Both these pics were taken by my daughter, but are separated by a 12 years gap. First up's my first 916 from the "accident damage" era (when Ducati put hardy any graphics on their bikes) taken early one Sunday morning. Kids get you up the instant it's light, so I used to do my family duties and ride down to 3X motorcycles in the days' when Mizzi's burger van lived outside and they opened Sundays. Usually the first customer, I'd have a bacon butty, eyeball what's new and ride home in time to cook lunch. 3X will tell you they stopped opening Sunday because they never sold any bikes - not true, I bought loads but over the phone a few days later. Denied my Sunday rides, my business went elsewhere.


I was lucky enough to own most water-cooled Dukes from the ST2 to the 999 (no, I'm not minted - bikes are the only thing apart from family I spend money on) right up to the Monster S4RS, photo'd by daughter hanging out of the car. Fab bike, although poseurs please note - of all the bikes I've owned my wife thinks the best looking by far was a 600 Monster Dark; "Not trying too hard, and looks like Steve McQueen would have ridden one." Can't really argue with that.
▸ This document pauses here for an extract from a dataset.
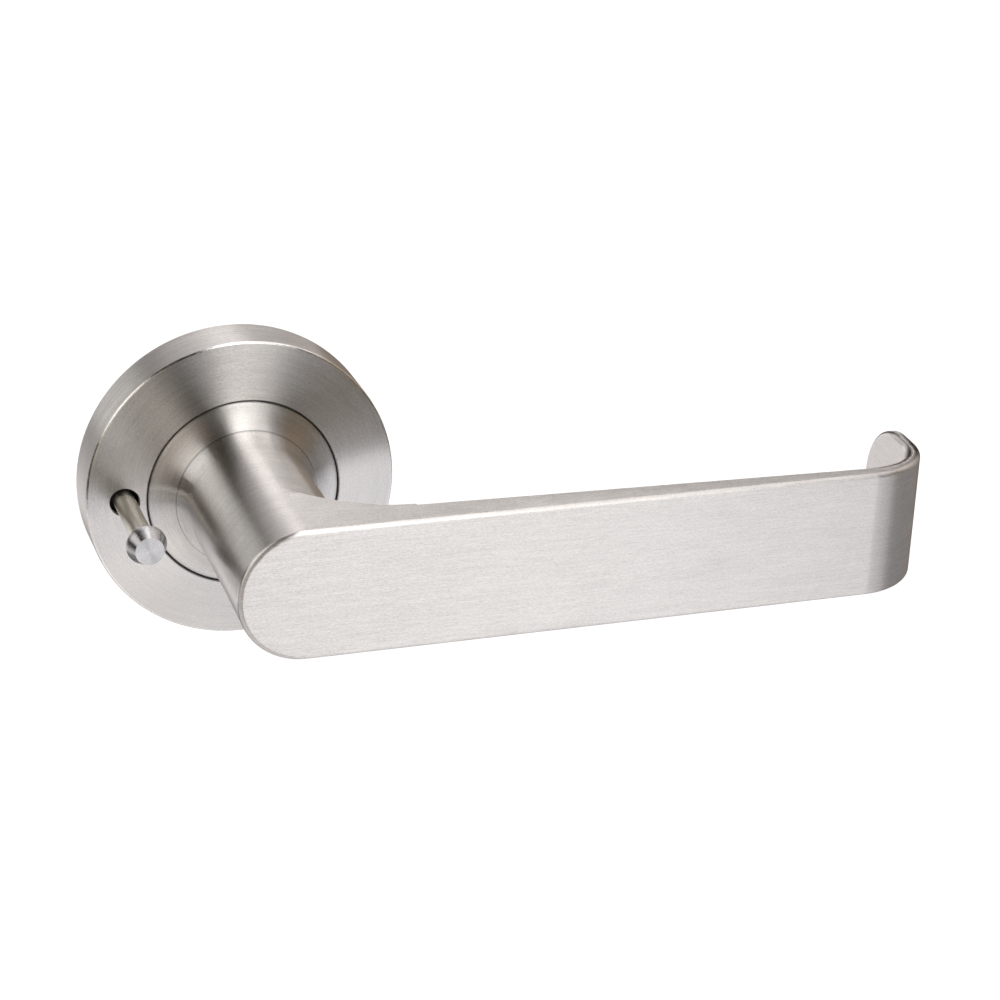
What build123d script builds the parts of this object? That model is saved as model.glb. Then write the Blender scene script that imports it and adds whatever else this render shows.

A chance stumbling over John Fallon's website got an old itch going, and I ended up buying a bevel 900SS (back when they came for sensible money). I was a bit non-plussed with it initially (riding position felt like sitting on the toilet and trying to grab a loo-roll that's just out of reach), but then something odd happened. My wife arranged for us to go on the 2006 Motogiro and I was sold on classics. Some folk say it's an expensive/selfish/perverse holiday, but what price a life changing experience? There's just 24 hours to book at the discounted rate of 1100 euros, which will buy you a completely fresh perspective on life. And when was the last time you saw one of those for sale at any price?